Similarly, evoking morality to damn religion is asking for trouble. How can we ever reverse the damage caused by Stalin and Mao to the rationalist cause? I've long thought that the morality issue is a red herring for both sides. Theists claim that religion provides a moral code to live by - but they can't explain why atheists and different-flavour-theists have just as good morality. While atheists claim that religion causes evil, but can't explain why the two great experiments in removing religion have resulted in countless millions of deaths.
Ultimately, the cause of rationalism is sound only as long as we remain, forgive the pun, rational. Demanding evidence for bold claims is not at all unreasonable, nor is defending the right of children to approach the world with a questioning mind. We shouldn't be trying to make atheists, we should be trying to make thinkers.

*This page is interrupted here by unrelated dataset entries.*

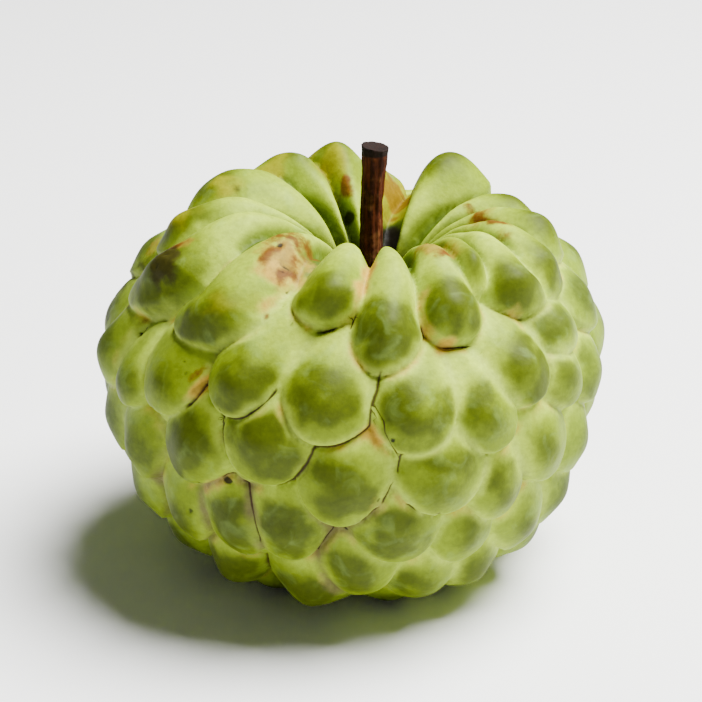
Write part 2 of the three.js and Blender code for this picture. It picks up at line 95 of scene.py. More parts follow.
def body_normal(longitude, drop):
    radius_above, height_above, _ = body_at(drop - NORMAL_STEP)
    radius_below, height_below, _ = body_at(drop + NORMAL_STEP)
    outward = height_above - height_below
    upward = radius_below - radius_above
    length = np.hypot(outward, upward)
    normal = [outward * np.sin(longitude), -outward * np.cos(longitude), upward + 0 * longitude]
    return np.stack(normal, -1) / length[..., None]


# Each carpel is one seed's share of the fruit: a ring of long fingers rolls out of the
# cavity over the shoulder, and egg-shaped ones lie in shingled tiers below, all fused.
# Fingers: longitude (degrees from the front), drop below the crest, half width, length
# below the knob, lean (degrees), rise, all in mm.
RIM_CARPELS = [
    (-12.3, 8.4, 6.1, 5.9, -14, 2.9), (5.5, 13.2, 5.9, 9.3, 0, 3.2), (24, 10.6, 6.3, 6.8, 8, 2.9),
    (34.5, 3.4, 3.5, 6.5, 0, 2.5), (48.5, 9.6, 6.4, 7, 24, 2.9), (65, 8.4, 6.4, 8, 0, 2.6),
    (85, 4.9, 6.6, 8.5, 0, 2.1), (111, 3.7, 6.8, 8.5, 0, 0.8), (142, -1.3, 6.9, 9.5, 0, 3.3),
    (174, -0.3, 3.9, 8.5, 0, 0.2), (-163, -2.3, 5.6, 8.5, 0, 3.1), (-137, -1.3, 6.6, 8.5, 0, 2.1),
    (-110, 3.5, 8.4, 8.5, 0, 2.2), (-86, 7.7, 6, 9.5, -16, 2.2), (-69, 13.4, 6.8, 12, -26, 3),
    (-41, 15.4, 8.8, 7.8, -28, 3.1),
]
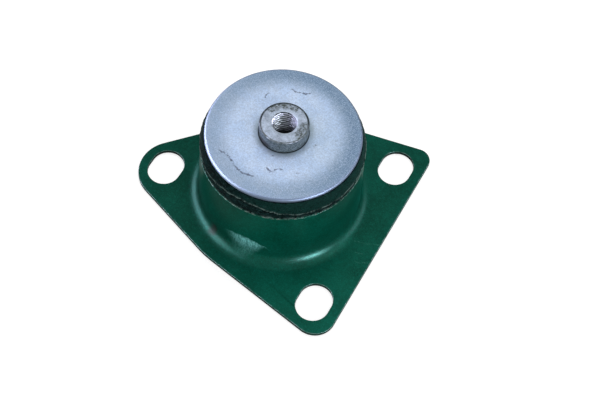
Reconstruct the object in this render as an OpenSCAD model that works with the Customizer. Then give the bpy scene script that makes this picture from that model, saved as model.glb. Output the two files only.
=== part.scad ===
// Transmission mount: a pressed three-eared bracket with a drawn dome, a bonded rubber block
// that stands out of the dome, and a round top disc carried on a tapped steel bush.
// The origin is on the axis of the dome, in the plane of the bracket's underside.
// +Z is up along the dome, +Y runs along the slots and the straight edge of the bracket.

/* [Bracket sheet] */
// Thickness of the pressed sheet
sheet_t = 2; // [1.5:0.1:3]
// Distance from the dome's axis to the straight edge
edge_x = 52.8; // [50:0.1:60]
// Radius of the flange that surrounds the dome
flange_r = 45.6; // [45:0.1:47]
// How far the flange's centre lies from the dome's axis, towards the lower ear
flange_shift = 1.7; // [0:0.1:2]

/* [Bracket ears] */
// Corner radius of the upper ear on the straight edge
upper_ear_r = 6; // [4:0.5:9]
// Distance of the upper ear's corner centre along the straight edge
upper_ear_y = 46.8; // [44:0.1:52]
// Corner radius of the lower ear on the straight edge
lower_ear_r = 9.5; // [6:0.5:11]
// Distance of the lower ear's corner centre along the straight edge
lower_ear_y = 47.5; // [44:0.1:52]
// Radius of the side ear
side_ear_r = 16; // [14:0.5:18]
// Reach of the side ear's centre from the dome's axis
side_ear_x = 47.2; // [45:0.1:52]
// How far the side ear's centre is set towards the lower ear
side_ear_y = 15; // [12:0.1:18]
// Slope of the side ear's free flank
flank_angle = 47.5; // [44:0.5:52]
// Radius of the inside corner where that flank meets the flange
inside_corner_r = 6; // [3:0.5:12]

/* [Slots] */
// Width of the slots
slot_w = 14.9; // [10:0.1:15]
// Length of the slots
slot_l = 18.4; // [16:0.1:19]
// Distance of the pair of slots from the dome's axis
pair_x = 40.4; // [39:0.1:42]
// Distance between the pair of slots
pair_spacing = 80; // [76:0.5:82]
// How far the middle of the pair is set towards the lower ear
pair_shift = 2.4; // [0:0.1:4]
// Reach of the side slot from the dome's axis
side_slot_x = 51.2; // [50:0.1:53]

/* [Dome] */
// Outer radius of the dome at its rim
rim_r = 35.9; // [34:0.1:37]
// Height of the dome's rim above the underside
rim_z = 36.6; // [30:0.1:38]
// Lean of the dome's wall from upright
draft = 1.2; // [0.5:0.1:2]
// Radius of the hollow blend at the foot of the dome
foot_r = 6; // [3:0.1:6]

/* [Rubber] */
// Outer radius of the rubber where it bulges most
bulge_r = 35.8; // [35.5:0.1:36.5]
// Height of that bulge above the underside
bulge_z = 40.5; // [39:0.1:42]
// Outer radius of the rubber where it meets the disc
neck_r = 34.4; // [34:0.1:35]
// Height of the mould's parting line
flash_z = 43.3; // [40:0.1:44]
// How far the thin flash stands out at the parting line
flash_out = 0.2; // [0.2:0.1:0.8]
// Thickness of the flash
flash_t = 0.4; // [0.3:0.1:0.8]
// Radius of the hollow's mouth on the underside
hollow_mouth_r = 29; // [24:0.5:30]
// Radius of the hollow's roof
hollow_roof_r = 19; // [16:0.5:20]
// Height of the hollow's roof above the underside
hollow_roof_z = 25; // [22:0.5:26]
// Height of the rubber's skirt above the underside
skirt_z = 7; // [6.5:0.5:10]
// Lowest point of the rubber button below the bush
button_z = 14; // [8:0.5:16]
// Thickness of the button's side round the bush
button_wall = 3; // [2:0.5:4]
// Rounding of the button's lower edge
button_edge_r = 4; // [2:0.5:5]

/* [Top disc] */
// Radius of the disc
disc_r = 34; // [32:0.1:35]
// Thickness of the disc
disc_t = 2.5; // [2.2:0.1:3]
// Height of the disc's flat middle above the underside
disc_z = 49.5; // [48:0.1:52]
// Radius at which the disc starts to fall towards its edge
crown_r = 23; // [20:0.5:26]
// How far the disc falls towards its edge
crown_drop = 0.5; // [0.2:0.1:0.8]
// Rounding of the disc's upper edge
disc_edge_r = 1.2; // [0.8:0.1:1.4]

/* [Threaded bush] */
// Radius of the boss above the disc
boss_r = 10.7; // [9.5:0.1:11]
// Height of the boss above the disc
boss_h = 6.9; // [5:0.1:8]
// Chamfer of the boss's upper edge
boss_chamfer = 0.6; // [0.3:0.1:1]
// Radius of the shoulder that seats under the disc
seat_r = 15; // [13:0.5:16]
// Thickness of that shoulder
seat_t = 3.5; // [3:0.5:5]
// Height of the bush's lower end
bush_foot_z = 27; // [26.5:0.5:29]
// Chamfer of the bush's lower end
bush_foot_chamfer = 1; // [0.5:0.5:2]
// Radius of the tapped hole at the crests of its thread
bore_r = 5.2; // [5:0.05:5.3]
// Depth of the full thread
bore_depth = 22; // [16:0.5:24]
// Half of the angle of the drill's point, at the end of the hole
drill_half_angle = 59; // [55:1:60]
// Radius of the countersink at the mouth of the hole
mouth_r = 5.6; // [5.5:0.1:6.2]

/* [Hidden] */
$fn = 96;
// Clearance round the bush, in the disc's hole and in the rubber's socket
bush_gap = 0.05;
// Reach that takes a cutting shape well past the surface it cuts
past = 100;
disc_under_z = disc_z - disc_t;
boss_z = disc_z + boss_h;
drill_tip = bore_r / tan(drill_half_angle);
button_r = boss_r + button_wall;
// Height down to which the rubber fills the dome; below it stands straight, clear of the foot's blend
fill_z = skirt_z + foot_r;
// Steps of each run of the rubber's rounded side
swell_steps = 6;
// Radius of that side, which passes through its bulge and its neck
swell_r = (pow(disc_under_z - bulge_z, 2) + pow(bulge_r - neck_r, 2)) / (2 * (bulge_r - neck_r));
// Centre of the foot's blend, where its arcs meet the wall and the flat sheet
foot_z = sheet_t + foot_r;
wall_foot_z = foot_z - foot_r * sin(draft);
wall_foot_r = rim_r + (rim_z - wall_foot_z) * tan(draft);
foot_x = wall_foot_r + foot_r * cos(draft);
// Width of the flat band round the blend, which lies half inside the flange
flat_band = 0.4;
// Corner circles of the outline, each as [centre x, centre y, radius]
flange = [0, -flange_shift, flange_r];
lower_ear = [edge_x - lower_ear_r, -lower_ear_y, lower_ear_r];
upper_ear = [edge_x - upper_ear_r, upper_ear_y, upper_ear_r];
side_ear = [-side_ear_x, -side_ear_y, side_ear_r];
// Centre of the inside corner, out from the flank and from the flange by a hair less than its
// radius, and the two points where its arc meets them
corner_bite = 0.05;
corner_out = inside_corner_r - corner_bite;
flank_out = flank_angle + 90;
flank_reach = (side_ear[0] - flange[0]) * cos(flank_out) + (side_ear[1] - flange[1]) * sin(flank_out);
across = flank_reach + side_ear_r + corner_out;
along = sqrt(pow(flange_r + corner_out, 2) - across * across);
corner = [
    flange[0] + across * cos(flank_out) - along * cos(flank_angle),
    flange[1] + across * sin(flank_out) - along * sin(flank_angle),
];
corner_circle = [corner[0], corner[1], corner_out];
on_flank = on_circle(corner_circle, flank_out + 180);
on_flange = on_circle(corner_circle, atan2(flange[1] - corner[1], flange[0] - corner[0]));

// Direction of the outward normal of the straight edge that runs from circle a to circle b
function edge_normal(a, b) =
    atan2(b[1] - a[1], b[0] - a[0]) - acos((a[2] - b[2]) / norm([b[0] - a[0], b[1] - a[1]]));

// Point of circle c in a given direction from its centre
function on_circle(c, angle) = [c[0] + c[2] * cos(angle), c[1] + c[2] * sin(angle)];

// The two ends of the straight edge that touches circles a and b
function edge_ends(a, b) = [on_circle(a, edge_normal(a, b)), on_circle(b, edge_normal(a, b))];

// Inner radius of the dome at a given height
function wall_in_r(z) = rim_r + (rim_z - z) * tan(draft) - sheet_t / cos(draft);

module disc_of(c) {
    translate([c[0], c[1]])
        circle(r = c[2]);
}

// Fills the notch between the side ear's free flank and the flange, up to a rounded inside corner
module flank_corner() {
    difference() {
        polygon([corner, on_flank, [flange[0], flange[1]], on_flange]);
        translate(corner)
            circle(r = inside_corner_r);
    }
}

module plate_outline() {
    polygon(concat(
        edge_ends(side_ear, flange),
        edge_ends(flange, lower_ear),
        edge_ends(lower_ear, upper_ear),
        edge_ends(upper_ear, flange),
        [[flange[0], flange[1]], on_flank, on_circle(side_ear, flank_out)]
    ));
    flank_corner();
    for (c = [flange, lower_ear, upper_ear, side_ear]) {
        disc_of(c);
    }
}

module slot_shape() {
    square([slot_w, slot_l - slot_w], center = true);
    for (s = [-1, 1]) {
        translate([0, s * (slot_l - slot_w) / 2])
            circle(d = slot_w);
    }
}

// From the blend's centre to the wall's foot, up one face of the wall, and in to the axis
function wall_run(foot, top) = [[foot_x, foot_z], foot, top, [0, top[1]]];

// Section of the drawn sheet: what lies below its outer face, less what lies below its inner face
module dome_section() {
    inner_foot_z = foot_z - (foot_r + sheet_t) * sin(draft);
    above_z = rim_z + past;
    difference() {
        polygon(concat(
            [[0, 0], [foot_x + flat_band, 0], [foot_x + flat_band, sheet_t], [foot_x, sheet_t]],
            wall_run([wall_foot_r, wall_foot_z], [rim_r, rim_z])
        ));
        translate([foot_x, foot_z])
            circle(r = foot_r);
        difference() {
            polygon(concat(
                [[0, -past], [foot_x, -past]],
                wall_run([wall_in_r(inner_foot_z), inner_foot_z], [wall_in_r(above_z), above_z])
            ));
            translate([foot_x, foot_z])
                circle(r = foot_r + sheet_t);
        }
    }
}

// One pressed sheet: the flat flange with its three slotted ears, and the dome drawn up from it
module mounting_plate() {
    color("darkgreen")
    union() {
        linear_extrude(sheet_t)
            difference() {
                plate_outline();
                circle(r = foot_x + flat_band / 2);
                for (y = [-1, 1]) {
                    translate([pair_x, y * pair_spacing / 2 - pair_shift])
                        slot_shape();
                }
                translate([-side_slot_x, -side_ear_y])
                    slot_shape();
            }
        rotate_extrude()
            dome_section();
    }
}

// Point of the rubber's rounded side at a given height
function swell_point(z) = [bulge_r - swell_r + sqrt(swell_r * swell_r - pow(z - bulge_z, 2)), z];

// Points of the rounded side from one height down to another
function swell_run(high, low) = [
    for (i = [0 : swell_steps]) swell_point(high + (low - high) * i / swell_steps)
];

// Section of the rubber: it fills the dome, rests on its rim and swells out up to the disc,
// with the thin flash of the mould's parting line round its side
module rubber_section() {
    flash_high = flash_z + flash_t / 2;
    flash_low = flash_z - flash_t / 2;
    difference() {
        polygon(concat(
            [[0, disc_under_z]],
            swell_run(disc_under_z, flash_high),
            [[bulge_r + flash_out, flash_high], [bulge_r + flash_out, flash_low]],
            swell_run(flash_low, rim_z),
            [
                [wall_in_r(rim_z), rim_z],
                [wall_in_r(fill_z), fill_z],
                [wall_in_r(fill_z), skirt_z],
                [0, skirt_z],
            ]
        ));
        hollow_section();
        translate([0, bush_foot_z])
            square([boss_r + bush_gap, past]);
        translate([0, disc_under_z - seat_t])
            square([seat_r + bush_gap, past]);
    }
}

// The hollow under the rubber, with the round button that covers the bush's end left standing
module hollow_section() {
    difference() {
        polygon([
            [0, 0],
            [hollow_mouth_r, 0],
            [hollow_mouth_r, skirt_z],
            [hollow_roof_r, hollow_roof_z],
            [0, hollow_roof_z],
        ]);
        translate([0, button_z])
            square([button_r - button_edge_r, past]);
        translate([0, button_z + button_edge_r])
            square([button_r, past]);
        translate([button_r - button_edge_r, button_z + button_edge_r])
            circle(r = button_edge_r);
    }
}

module rubber_body() {
    color("dimgray")
    rotate_extrude()
        rubber_section();
}

// Pressed disc: flat in the middle, falling a little towards its rounded edge
module top_disc() {
    edge_top = disc_z - crown_drop;
    color("lightsteelblue")
    rotate_extrude()
        difference() {
            union() {
                polygon([
                    [boss_r + bush_gap, disc_under_z],
                    [disc_r, disc_under_z],
                    [disc_r, edge_top - disc_edge_r],
                    [disc_r - disc_edge_r, edge_top],
                    [crown_r, disc_z],
                    [boss_r + bush_gap, disc_z],
                ]);
                translate([disc_r - disc_edge_r, edge_top - disc_edge_r])
                    circle(r = disc_edge_r);
            }
            square([past, disc_under_z]);
        }
}

// Turned bush: boss above the disc, seat below it, shank in the rubber, blind tapped hole
module threaded_bush() {
    color("gray")
    rotate_extrude()
        polygon([
            [0, bush_foot_z],
            [boss_r - bush_foot_chamfer, bush_foot_z],
            [boss_r, bush_foot_z + bush_foot_chamfer],
            [boss_r, disc_under_z - seat_t],
            [seat_r, disc_under_z - seat_t],
            [seat_r, disc_under_z],
            [boss_r, disc_under_z],
            [boss_r, boss_z - boss_chamfer],
            [boss_r - boss_chamfer, boss_z],
            [mouth_r, boss_z],
            [bore_r, boss_z - (mouth_r - bore_r)],
            [bore_r, boss_z - bore_depth],
            [0, boss_z - bore_depth - drill_tip],
        ]);
}

mounting_plate();
rubber_body();
top_disc();
threaded_bush();
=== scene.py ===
# %% [markdown]
# # Transmission mount
# A gearbox hangs on a mount like this. A pressed green bracket is bolted to the car, a block of
# rubber is bonded into its dome, and a plated disc with a tapped steel bush sits on the rubber.
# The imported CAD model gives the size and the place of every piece. This script gives each of them
# the small shapes and the finish that the eye looks for.

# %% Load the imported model
import math
import bpy
from mathutils import Matrix, Vector, noise


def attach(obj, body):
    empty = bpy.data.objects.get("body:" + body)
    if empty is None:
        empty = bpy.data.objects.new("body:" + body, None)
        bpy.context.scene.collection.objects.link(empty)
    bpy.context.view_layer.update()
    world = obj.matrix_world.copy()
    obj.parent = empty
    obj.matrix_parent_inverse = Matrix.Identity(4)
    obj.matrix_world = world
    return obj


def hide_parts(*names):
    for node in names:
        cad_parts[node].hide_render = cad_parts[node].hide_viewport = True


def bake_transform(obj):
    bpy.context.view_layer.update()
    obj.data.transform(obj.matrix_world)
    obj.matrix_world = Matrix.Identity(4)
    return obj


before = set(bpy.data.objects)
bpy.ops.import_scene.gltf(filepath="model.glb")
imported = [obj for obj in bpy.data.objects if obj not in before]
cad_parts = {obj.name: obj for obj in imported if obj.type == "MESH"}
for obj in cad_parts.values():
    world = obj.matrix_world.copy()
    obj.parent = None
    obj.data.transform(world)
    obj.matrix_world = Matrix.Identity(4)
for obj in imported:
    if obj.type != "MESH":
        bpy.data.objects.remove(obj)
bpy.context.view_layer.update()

print("solids:", sorted(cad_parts))

# %% [markdown]
# ## Camera
# The picture was taken from about 60 degrees above the floor with a long lens, so the mount hardly
# tapers. The camera stands where a fit to the disc, the slots and the boss put it: first turned
# about the upright axis, then tipped up from straight down, then rolled a little about its own
# line of sight.

# %% Camera
MM = 0.001
camera_place = Vector((147.57, -308.77, 551.70)) * MM
camera_turn, camera_height, camera_roll = (math.radians(a) for a in (23.95, 58.41, 5.25))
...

We shouldn't condemn those who reach theism by rational means, while equally we should condemn those who preach atheism with irrational claims.
To sum up Liddle's documentary, I was tempted to write that it is easy to prove a point by picking extreme examples - the atheist nutjob crying no-Gods outside the church or the frankly frothing Peter Atkins spring to mind. But then I realised, Liddle's work is guilty of exactly the same tricks as Dawkins' Root Of All Evil. So what right have rationalists got to criticise one and not the other?